The introduction of new international routes could help to meaningfully boost margins. International flights tend to be legacy airlines' most profitable routes, and until recently Southwest hasn't meaningfully participated in that market. Likewise, the firm's outstanding timing on not hedging fuel should translate into much larger profits than most of its more risk-averse peers in 2016.
Herbalife
Last week was action-packed for nutrition stock Herbalife (HLF) - Get Report . Shares ended Friday up almost 10%, boosted by news that the company had settled its high-profile issues with the Federal Trade Commission. The news also puts the long-simmering dispute between billionaire Herbalife bear Bill Ackman and billionaire Herbalife bull Carl Icahn back in the spotlight.

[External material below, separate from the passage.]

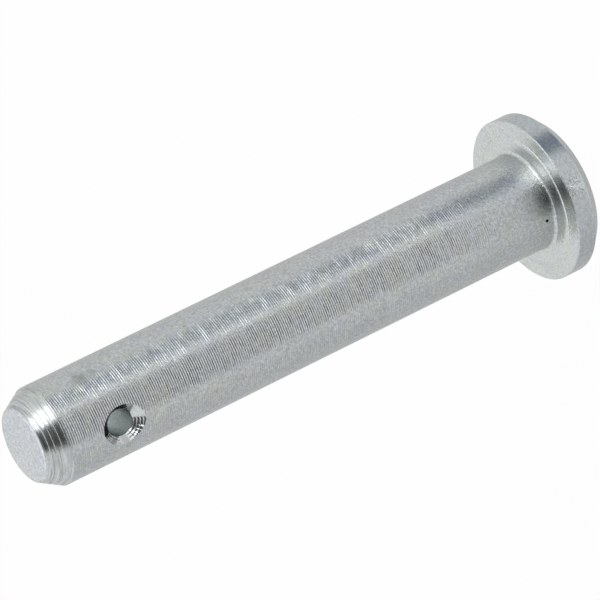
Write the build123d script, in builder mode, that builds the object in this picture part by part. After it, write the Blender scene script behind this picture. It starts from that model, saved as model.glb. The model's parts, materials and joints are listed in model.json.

Herbalife sells nutrition and weight management products through a direct sales network of more than 3.2 million individuals. The $7 billion firm is a multi-level marketer, a model that's been the primary driver of the scrutiny that Herbalife has been under in the last several years. While the FTC's statement that they're not calling Herbalife a "pyramid scheme", as alleged by Ackman, is good for investors, HLF's business will need to change materially in a way that's likely to reduce incentives for new distributor signups. Even so, Wall Street is clearly relieved that this stock's biggest black clouds are behind it.
As part of its settlement, Herbalife will pay $200 million in fines, a payout that works out to $2.15 per share. By contrast, the firm currently has nearly $775 million in cash stuffed in its balance sheet at the moment, a fact that makes the fine look a lot less painful. While Herbalife certainly hasn't made our Rocket Stocks list so far this year, the huge analyst sentiment shift following the FTC news is proving to be enough for this stock to make the cut for the first time this week.
Disclosure: This article is commentary by an independent contributor. At the time of publication, the author held no positions in the stocks mentioned.